Written exercise —
Below this line is the material. Write out only its lines from the one containing "button.position.copy(point).addScaledVector(normal, 0.7);" through the one containing "if empty is", both kept, exactly.

Data extract —

------------------------------------------------------------------------

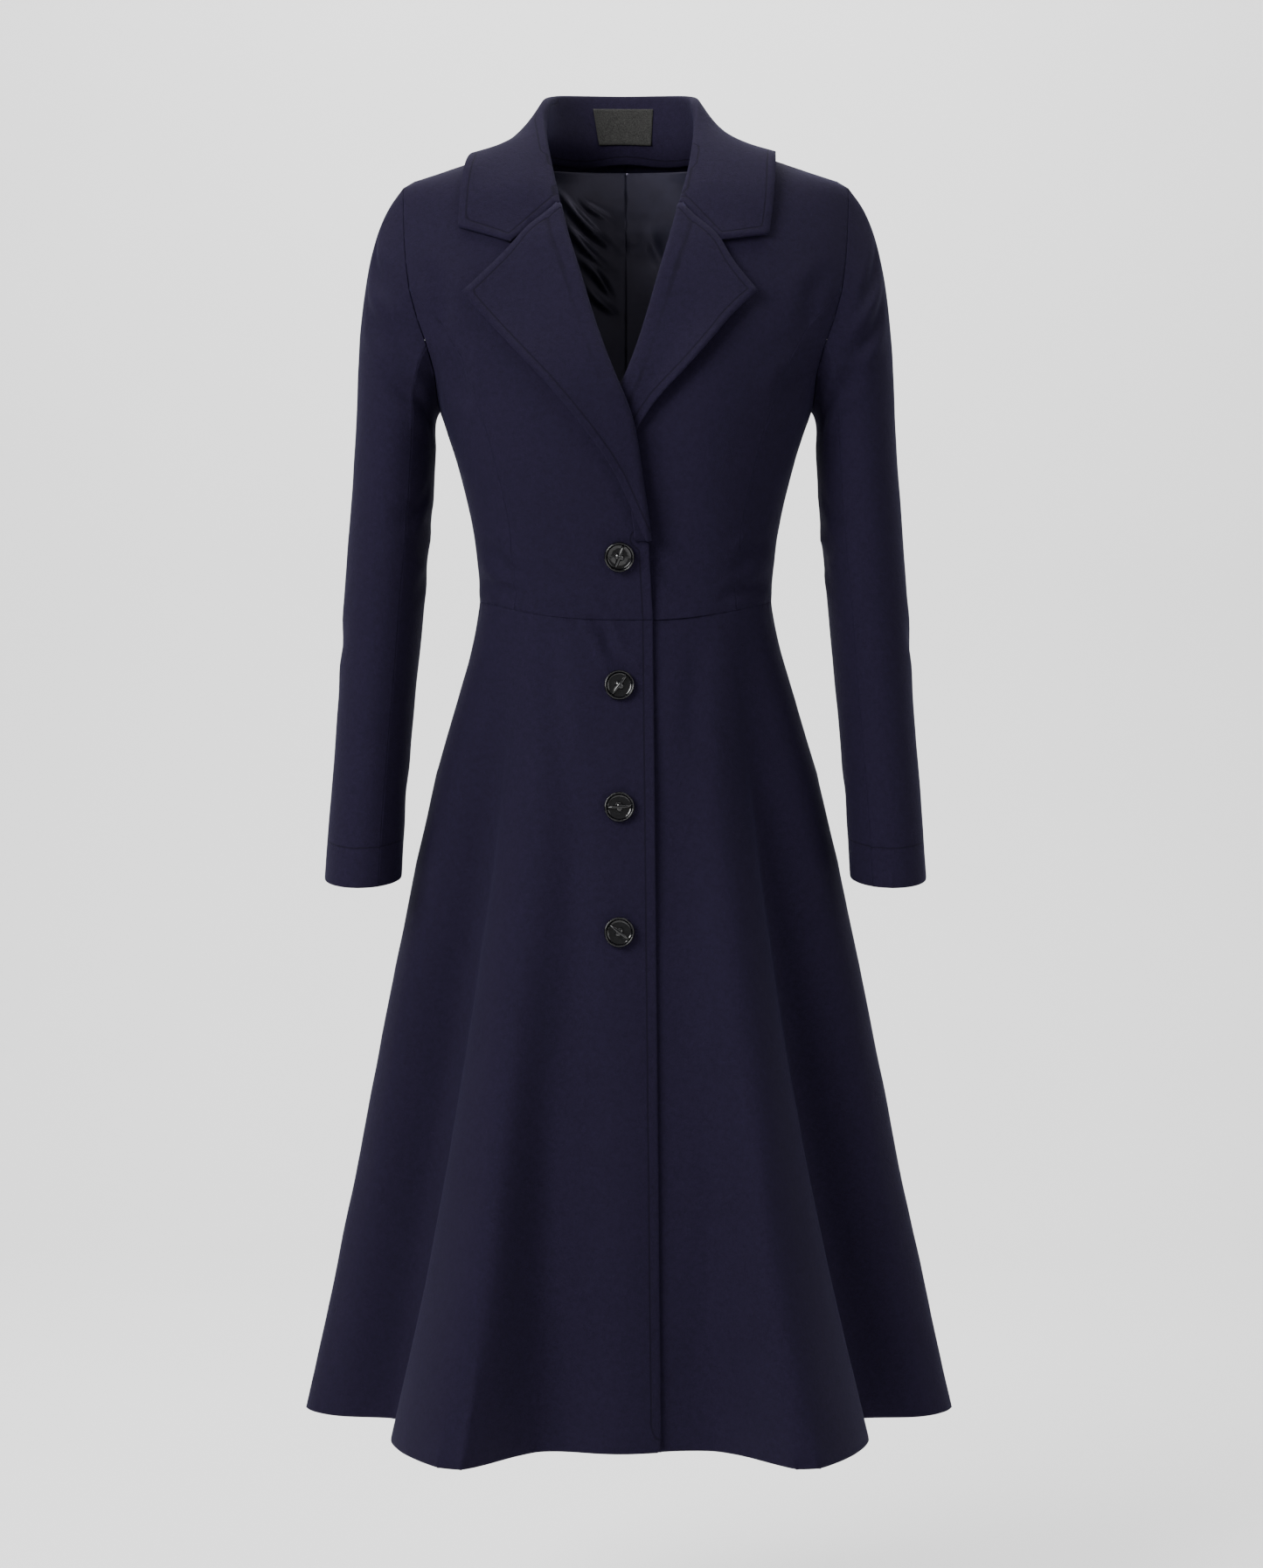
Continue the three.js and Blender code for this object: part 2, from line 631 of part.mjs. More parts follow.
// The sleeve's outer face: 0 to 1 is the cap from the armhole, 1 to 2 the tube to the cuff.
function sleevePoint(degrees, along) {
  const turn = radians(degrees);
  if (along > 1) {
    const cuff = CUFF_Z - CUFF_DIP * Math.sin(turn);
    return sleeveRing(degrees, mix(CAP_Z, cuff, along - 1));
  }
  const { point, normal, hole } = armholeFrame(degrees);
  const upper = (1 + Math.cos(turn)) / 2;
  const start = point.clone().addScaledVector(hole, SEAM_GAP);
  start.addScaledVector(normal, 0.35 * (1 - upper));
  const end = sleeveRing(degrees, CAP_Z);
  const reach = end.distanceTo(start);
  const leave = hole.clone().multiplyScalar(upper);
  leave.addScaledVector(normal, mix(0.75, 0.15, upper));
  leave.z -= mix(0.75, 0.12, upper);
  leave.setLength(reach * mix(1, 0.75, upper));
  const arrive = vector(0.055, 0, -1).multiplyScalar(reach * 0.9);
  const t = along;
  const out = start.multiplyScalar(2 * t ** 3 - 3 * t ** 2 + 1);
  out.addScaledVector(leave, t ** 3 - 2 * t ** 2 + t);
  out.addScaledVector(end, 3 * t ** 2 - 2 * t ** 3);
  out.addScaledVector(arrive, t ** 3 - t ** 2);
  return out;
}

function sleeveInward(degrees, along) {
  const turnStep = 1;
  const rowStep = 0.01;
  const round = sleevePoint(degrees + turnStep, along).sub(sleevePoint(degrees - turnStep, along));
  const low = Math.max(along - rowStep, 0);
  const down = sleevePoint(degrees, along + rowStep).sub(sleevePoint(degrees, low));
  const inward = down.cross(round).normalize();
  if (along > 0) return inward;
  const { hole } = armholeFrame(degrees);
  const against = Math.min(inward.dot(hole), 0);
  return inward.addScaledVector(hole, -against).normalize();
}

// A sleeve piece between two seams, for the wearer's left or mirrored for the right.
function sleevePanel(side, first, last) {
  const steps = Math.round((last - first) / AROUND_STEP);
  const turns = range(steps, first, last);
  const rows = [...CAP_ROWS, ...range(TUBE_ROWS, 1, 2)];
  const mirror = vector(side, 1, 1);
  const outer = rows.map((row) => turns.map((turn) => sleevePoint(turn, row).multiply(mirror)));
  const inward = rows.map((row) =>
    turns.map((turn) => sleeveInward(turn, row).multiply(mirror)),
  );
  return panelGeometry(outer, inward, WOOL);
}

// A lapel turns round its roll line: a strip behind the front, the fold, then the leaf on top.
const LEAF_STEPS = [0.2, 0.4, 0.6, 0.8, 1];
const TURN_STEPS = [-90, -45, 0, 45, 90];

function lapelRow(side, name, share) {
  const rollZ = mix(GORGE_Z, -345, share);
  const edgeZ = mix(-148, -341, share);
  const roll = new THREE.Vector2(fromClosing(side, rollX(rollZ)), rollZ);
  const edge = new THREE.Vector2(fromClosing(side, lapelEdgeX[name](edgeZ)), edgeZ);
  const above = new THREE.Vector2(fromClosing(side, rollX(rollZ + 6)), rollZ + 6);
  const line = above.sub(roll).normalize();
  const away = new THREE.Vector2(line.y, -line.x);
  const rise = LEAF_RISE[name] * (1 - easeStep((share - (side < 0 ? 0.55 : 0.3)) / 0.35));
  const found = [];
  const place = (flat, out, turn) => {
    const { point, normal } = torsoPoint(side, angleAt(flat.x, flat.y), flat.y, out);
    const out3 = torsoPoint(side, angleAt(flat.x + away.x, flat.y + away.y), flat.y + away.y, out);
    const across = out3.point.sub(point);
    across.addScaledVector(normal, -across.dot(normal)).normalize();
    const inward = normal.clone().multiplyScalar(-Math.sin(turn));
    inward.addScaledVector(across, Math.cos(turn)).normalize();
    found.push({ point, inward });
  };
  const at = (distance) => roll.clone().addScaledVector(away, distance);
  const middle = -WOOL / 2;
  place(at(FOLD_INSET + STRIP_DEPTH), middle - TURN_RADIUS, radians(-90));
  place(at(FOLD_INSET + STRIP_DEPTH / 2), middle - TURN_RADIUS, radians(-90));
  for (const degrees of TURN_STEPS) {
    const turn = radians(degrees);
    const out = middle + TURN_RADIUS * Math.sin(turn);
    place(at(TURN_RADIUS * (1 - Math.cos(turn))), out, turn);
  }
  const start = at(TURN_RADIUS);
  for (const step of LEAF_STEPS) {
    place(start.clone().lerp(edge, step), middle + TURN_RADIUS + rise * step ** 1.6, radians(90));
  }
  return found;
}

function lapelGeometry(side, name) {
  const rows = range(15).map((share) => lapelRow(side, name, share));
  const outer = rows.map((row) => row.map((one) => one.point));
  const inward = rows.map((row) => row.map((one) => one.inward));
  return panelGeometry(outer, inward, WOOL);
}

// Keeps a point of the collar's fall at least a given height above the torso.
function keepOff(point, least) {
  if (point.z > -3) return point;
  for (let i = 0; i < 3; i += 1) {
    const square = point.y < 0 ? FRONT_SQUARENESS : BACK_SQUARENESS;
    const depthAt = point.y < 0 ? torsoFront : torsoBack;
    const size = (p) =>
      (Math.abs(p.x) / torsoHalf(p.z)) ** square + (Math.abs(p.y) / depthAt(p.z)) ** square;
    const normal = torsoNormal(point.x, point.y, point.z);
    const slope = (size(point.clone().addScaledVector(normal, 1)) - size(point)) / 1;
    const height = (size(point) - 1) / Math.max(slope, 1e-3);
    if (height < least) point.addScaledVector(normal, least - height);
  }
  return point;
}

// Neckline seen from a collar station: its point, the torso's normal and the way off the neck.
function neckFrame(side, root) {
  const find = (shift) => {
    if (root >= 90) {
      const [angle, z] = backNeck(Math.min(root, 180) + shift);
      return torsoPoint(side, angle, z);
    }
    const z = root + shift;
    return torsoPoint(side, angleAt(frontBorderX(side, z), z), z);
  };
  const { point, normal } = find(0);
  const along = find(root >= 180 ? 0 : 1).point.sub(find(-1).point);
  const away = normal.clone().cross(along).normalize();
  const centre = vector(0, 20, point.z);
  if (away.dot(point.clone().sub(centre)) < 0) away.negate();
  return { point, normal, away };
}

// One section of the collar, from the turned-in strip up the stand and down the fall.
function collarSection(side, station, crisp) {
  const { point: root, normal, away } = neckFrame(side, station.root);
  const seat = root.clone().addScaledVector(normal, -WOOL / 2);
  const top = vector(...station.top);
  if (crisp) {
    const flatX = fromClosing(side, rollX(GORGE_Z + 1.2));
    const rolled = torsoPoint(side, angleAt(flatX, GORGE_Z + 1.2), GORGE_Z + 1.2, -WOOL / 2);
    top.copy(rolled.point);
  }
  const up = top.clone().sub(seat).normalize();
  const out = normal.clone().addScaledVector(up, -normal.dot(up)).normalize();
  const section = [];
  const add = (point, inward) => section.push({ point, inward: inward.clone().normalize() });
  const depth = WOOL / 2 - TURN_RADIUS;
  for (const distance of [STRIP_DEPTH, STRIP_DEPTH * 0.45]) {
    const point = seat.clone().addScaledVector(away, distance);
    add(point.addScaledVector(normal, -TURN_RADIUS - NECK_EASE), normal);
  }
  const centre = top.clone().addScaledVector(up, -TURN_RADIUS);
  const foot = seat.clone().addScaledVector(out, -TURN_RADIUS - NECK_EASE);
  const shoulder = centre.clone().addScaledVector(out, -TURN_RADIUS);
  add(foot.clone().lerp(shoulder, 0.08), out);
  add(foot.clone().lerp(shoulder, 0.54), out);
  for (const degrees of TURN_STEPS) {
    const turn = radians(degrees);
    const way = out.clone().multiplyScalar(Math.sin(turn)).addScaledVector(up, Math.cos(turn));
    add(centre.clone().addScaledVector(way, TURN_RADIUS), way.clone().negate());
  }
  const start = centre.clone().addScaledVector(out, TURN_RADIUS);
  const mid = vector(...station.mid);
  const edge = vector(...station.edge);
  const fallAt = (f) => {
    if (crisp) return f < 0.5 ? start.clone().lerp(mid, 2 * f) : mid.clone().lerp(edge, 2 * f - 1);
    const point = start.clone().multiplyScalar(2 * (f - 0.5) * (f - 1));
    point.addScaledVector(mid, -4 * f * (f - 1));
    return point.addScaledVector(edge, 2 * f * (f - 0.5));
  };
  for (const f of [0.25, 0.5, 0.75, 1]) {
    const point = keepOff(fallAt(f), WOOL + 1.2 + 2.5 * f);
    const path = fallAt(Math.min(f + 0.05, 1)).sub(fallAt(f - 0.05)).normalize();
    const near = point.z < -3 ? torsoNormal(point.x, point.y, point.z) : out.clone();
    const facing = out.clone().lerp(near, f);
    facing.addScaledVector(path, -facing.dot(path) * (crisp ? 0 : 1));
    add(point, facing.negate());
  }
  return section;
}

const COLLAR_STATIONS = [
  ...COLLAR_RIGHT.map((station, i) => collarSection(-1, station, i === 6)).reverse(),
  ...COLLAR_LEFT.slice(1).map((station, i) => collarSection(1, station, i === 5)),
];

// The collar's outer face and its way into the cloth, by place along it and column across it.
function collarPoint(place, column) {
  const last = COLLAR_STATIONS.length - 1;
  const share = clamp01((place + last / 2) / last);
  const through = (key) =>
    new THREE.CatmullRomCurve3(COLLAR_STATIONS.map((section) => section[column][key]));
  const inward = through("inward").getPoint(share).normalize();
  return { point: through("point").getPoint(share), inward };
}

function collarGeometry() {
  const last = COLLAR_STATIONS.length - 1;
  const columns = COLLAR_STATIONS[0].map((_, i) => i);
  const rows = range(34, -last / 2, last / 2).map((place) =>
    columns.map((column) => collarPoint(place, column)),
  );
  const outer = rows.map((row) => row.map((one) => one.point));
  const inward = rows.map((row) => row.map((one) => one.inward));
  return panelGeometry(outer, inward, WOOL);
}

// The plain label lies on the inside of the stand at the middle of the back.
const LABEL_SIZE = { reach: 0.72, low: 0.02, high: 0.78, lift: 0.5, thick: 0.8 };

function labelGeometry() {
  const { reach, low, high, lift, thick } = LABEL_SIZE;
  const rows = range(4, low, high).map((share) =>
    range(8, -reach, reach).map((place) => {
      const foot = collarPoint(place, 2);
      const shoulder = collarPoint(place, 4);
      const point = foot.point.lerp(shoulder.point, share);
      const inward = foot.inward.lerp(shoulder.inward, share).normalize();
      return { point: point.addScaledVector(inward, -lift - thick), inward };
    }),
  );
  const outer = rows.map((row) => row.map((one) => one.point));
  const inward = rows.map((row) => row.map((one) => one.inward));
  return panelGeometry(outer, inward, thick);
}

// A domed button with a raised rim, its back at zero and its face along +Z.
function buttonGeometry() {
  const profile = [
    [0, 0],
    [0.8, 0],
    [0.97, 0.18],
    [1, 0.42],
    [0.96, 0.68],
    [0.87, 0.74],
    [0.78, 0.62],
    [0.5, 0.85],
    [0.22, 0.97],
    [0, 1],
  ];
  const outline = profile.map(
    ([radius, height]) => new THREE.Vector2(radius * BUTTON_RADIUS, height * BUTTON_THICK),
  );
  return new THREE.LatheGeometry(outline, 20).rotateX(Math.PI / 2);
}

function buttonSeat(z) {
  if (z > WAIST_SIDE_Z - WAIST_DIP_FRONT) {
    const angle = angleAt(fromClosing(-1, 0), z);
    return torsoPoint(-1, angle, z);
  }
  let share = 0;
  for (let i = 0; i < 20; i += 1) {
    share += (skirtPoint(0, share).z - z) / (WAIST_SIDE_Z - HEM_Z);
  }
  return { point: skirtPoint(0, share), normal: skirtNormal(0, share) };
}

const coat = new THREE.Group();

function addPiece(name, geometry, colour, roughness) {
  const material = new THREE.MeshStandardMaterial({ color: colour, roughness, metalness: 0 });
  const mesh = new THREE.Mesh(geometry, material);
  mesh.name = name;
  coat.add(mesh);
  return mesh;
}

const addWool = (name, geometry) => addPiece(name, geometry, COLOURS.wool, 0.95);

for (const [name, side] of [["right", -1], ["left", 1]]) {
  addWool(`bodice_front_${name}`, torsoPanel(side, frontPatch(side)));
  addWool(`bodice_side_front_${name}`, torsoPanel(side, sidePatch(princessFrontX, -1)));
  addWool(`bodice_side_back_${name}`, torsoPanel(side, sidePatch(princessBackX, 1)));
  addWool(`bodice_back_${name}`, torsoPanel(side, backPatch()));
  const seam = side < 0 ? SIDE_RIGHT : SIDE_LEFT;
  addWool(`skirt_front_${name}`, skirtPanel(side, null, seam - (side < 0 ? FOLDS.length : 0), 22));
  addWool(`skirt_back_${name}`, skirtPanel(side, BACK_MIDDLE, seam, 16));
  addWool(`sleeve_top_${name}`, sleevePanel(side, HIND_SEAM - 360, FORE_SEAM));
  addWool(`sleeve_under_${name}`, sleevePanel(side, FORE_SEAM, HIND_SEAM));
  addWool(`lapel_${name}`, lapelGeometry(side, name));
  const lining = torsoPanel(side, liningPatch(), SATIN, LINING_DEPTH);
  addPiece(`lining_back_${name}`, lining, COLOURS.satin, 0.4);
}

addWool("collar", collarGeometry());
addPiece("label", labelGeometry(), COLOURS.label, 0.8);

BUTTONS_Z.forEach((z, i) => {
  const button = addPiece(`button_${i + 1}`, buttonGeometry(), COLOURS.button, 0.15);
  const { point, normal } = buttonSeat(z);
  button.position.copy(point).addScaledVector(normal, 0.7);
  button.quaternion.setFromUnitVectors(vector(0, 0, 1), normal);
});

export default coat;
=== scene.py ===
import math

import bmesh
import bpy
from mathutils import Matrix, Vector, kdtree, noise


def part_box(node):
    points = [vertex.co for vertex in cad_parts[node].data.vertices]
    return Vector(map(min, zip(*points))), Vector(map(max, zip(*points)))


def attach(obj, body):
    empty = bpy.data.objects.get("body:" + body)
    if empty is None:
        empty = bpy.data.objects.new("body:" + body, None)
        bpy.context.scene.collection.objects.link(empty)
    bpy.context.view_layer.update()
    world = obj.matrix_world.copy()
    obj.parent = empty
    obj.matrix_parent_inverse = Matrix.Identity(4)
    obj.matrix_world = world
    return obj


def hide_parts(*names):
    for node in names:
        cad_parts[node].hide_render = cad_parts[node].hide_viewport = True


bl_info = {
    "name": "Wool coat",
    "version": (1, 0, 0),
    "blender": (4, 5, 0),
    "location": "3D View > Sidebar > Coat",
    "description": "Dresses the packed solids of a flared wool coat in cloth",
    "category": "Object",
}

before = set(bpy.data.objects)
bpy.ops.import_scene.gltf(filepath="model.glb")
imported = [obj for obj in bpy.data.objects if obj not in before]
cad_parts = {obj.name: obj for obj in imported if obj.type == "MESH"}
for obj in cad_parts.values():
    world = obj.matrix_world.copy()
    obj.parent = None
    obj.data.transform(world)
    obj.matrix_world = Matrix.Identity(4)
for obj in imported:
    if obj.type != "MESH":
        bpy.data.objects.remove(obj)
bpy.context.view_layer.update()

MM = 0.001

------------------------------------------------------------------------

Final answer —
  button.position.copy(point).addScaledVector(normal, 0.7);
  button.quaternion.setFromUnitVectors(vector(0, 0, 1), normal);
});

export default coat;
=== scene.py ===
import math

import bmesh
import bpy
from mathutils import Matrix, Vector, kdtree, noise


def part_box(node):
    points = [vertex.co for vertex in cad_parts[node].data.vertices]
    return Vector(map(min, zip(*points))), Vector(map(max, zip(*points)))


def attach(obj, body):
    empty = bpy.data.objects.get("body:" + body)
    if empty is None:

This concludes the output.